Your instructions
Write out all the material exactly. Leave nothing out.

Data lines
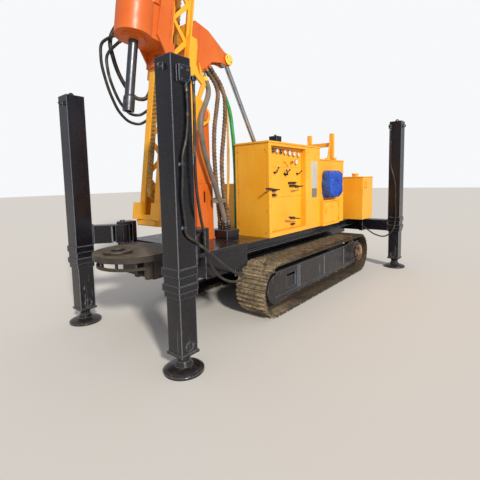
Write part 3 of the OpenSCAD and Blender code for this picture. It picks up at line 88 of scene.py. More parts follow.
def rig_point(x, y, z):
    """A point given from the front legs' line, in metres."""
    return Vector((LEG_X + x, y, z))


# Camera, from the photograph's own perspective
FOCAL_PX = 343.4
FRAME_PX = 480
CENTRE_PX = (240, 214)
CAMERA_AT = rig_point(1.991, 3.334, 1.738)
CAMERA_TURN = math.radians(39.86)
CAMERA_DIP = math.radians(5.43)
CAMERA_ROLL = math.radians(-1.26)
SENSOR_MM = 36
SIGHT = 200


def add_camera():
    data = bpy.data.cameras.new("camera")
    data.sensor_width = SENSOR_MM
    data.lens = FOCAL_PX / FRAME_PX * data.sensor_width
    data.shift_x = (FRAME_PX / 2 - CENTRE_PX[0]) / FRAME_PX
    data.shift_y = (CENTRE_PX[1] - FRAME_PX / 2) / FRAME_PX
    data.clip_end = SIGHT
    obj = bpy.data.objects.new("camera", data)
    bpy.context.collection.objects.link(obj)
    look = Vector((-math.cos(CAMERA_TURN) * math.cos(CAMERA_DIP),
                   -math.sin(CAMERA_TURN) * math.cos(CAMERA_DIP), -math.sin(CAMERA_DIP)))
    level = Vector((-math.sin(CAMERA_TURN), math.cos(CAMERA_TURN), 0))
    above = level.cross(look)
    right = level * math.cos(CAMERA_ROLL) + above * math.sin(CAMERA_ROLL)
    up = above * math.cos(CAMERA_ROLL) - level * math.sin(CAMERA_ROLL)
    turn = Matrix((right, up, -look)).transposed().to_4x4()
    obj.matrix_world = Matrix.Translation(CAMERA_AT) @ turn
    bpy.context.scene.camera = obj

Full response
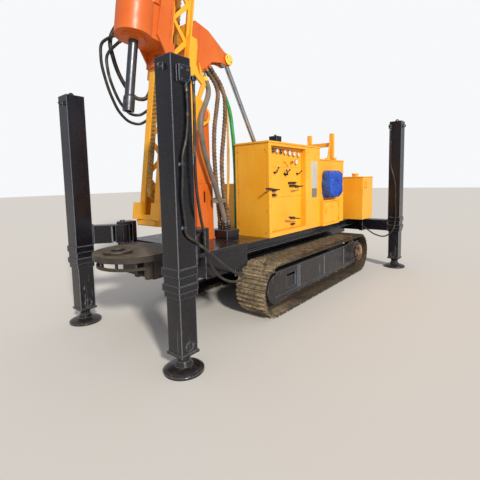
Write part 3 of the OpenSCAD and Blender code for this picture. It picks up at line 88 of scene.py. More parts follow.
def rig_point(x, y, z):
    """A point given from the front legs' line, in metres."""
    return Vector((LEG_X + x, y, z))


# Camera, from the photograph's own perspective
FOCAL_PX = 343.4
FRAME_PX = 480
CENTRE_PX = (240, 214)
CAMERA_AT = rig_point(1.991, 3.334, 1.738)
CAMERA_TURN = math.radians(39.86)
CAMERA_DIP = math.radians(5.43)
CAMERA_ROLL = math.radians(-1.26)
SENSOR_MM = 36
SIGHT = 200


def add_camera():
    data = bpy.data.cameras.new("camera")
    data.sensor_width = SENSOR_MM
    data.lens = FOCAL_PX / FRAME_PX * data.sensor_width
    data.shift_x = (FRAME_PX / 2 - CENTRE_PX[0]) / FRAME_PX
    data.shift_y = (CENTRE_PX[1] - FRAME_PX / 2) / FRAME_PX
    data.clip_end = SIGHT
    obj = bpy.data.objects.new("camera", data)
    bpy.context.collection.objects.link(obj)
    look = Vector((-math.cos(CAMERA_TURN) * math.cos(CAMERA_DIP),
                   -math.sin(CAMERA_TURN) * math.cos(CAMERA_DIP), -math.sin(CAMERA_DIP)))
    level = Vector((-math.sin(CAMERA_TURN), math.cos(CAMERA_TURN), 0))
    above = level.cross(look)
    right = level * math.cos(CAMERA_ROLL) + above * math.sin(CAMERA_ROLL)
    up = above * math.cos(CAMERA_ROLL) - level * math.sin(CAMERA_ROLL)
    turn = Matrix((right, up, -look)).transposed().to_4x4()
    obj.matrix_world = Matrix.Translation(CAMERA_AT) @ turn
    bpy.context.scene.camera = obj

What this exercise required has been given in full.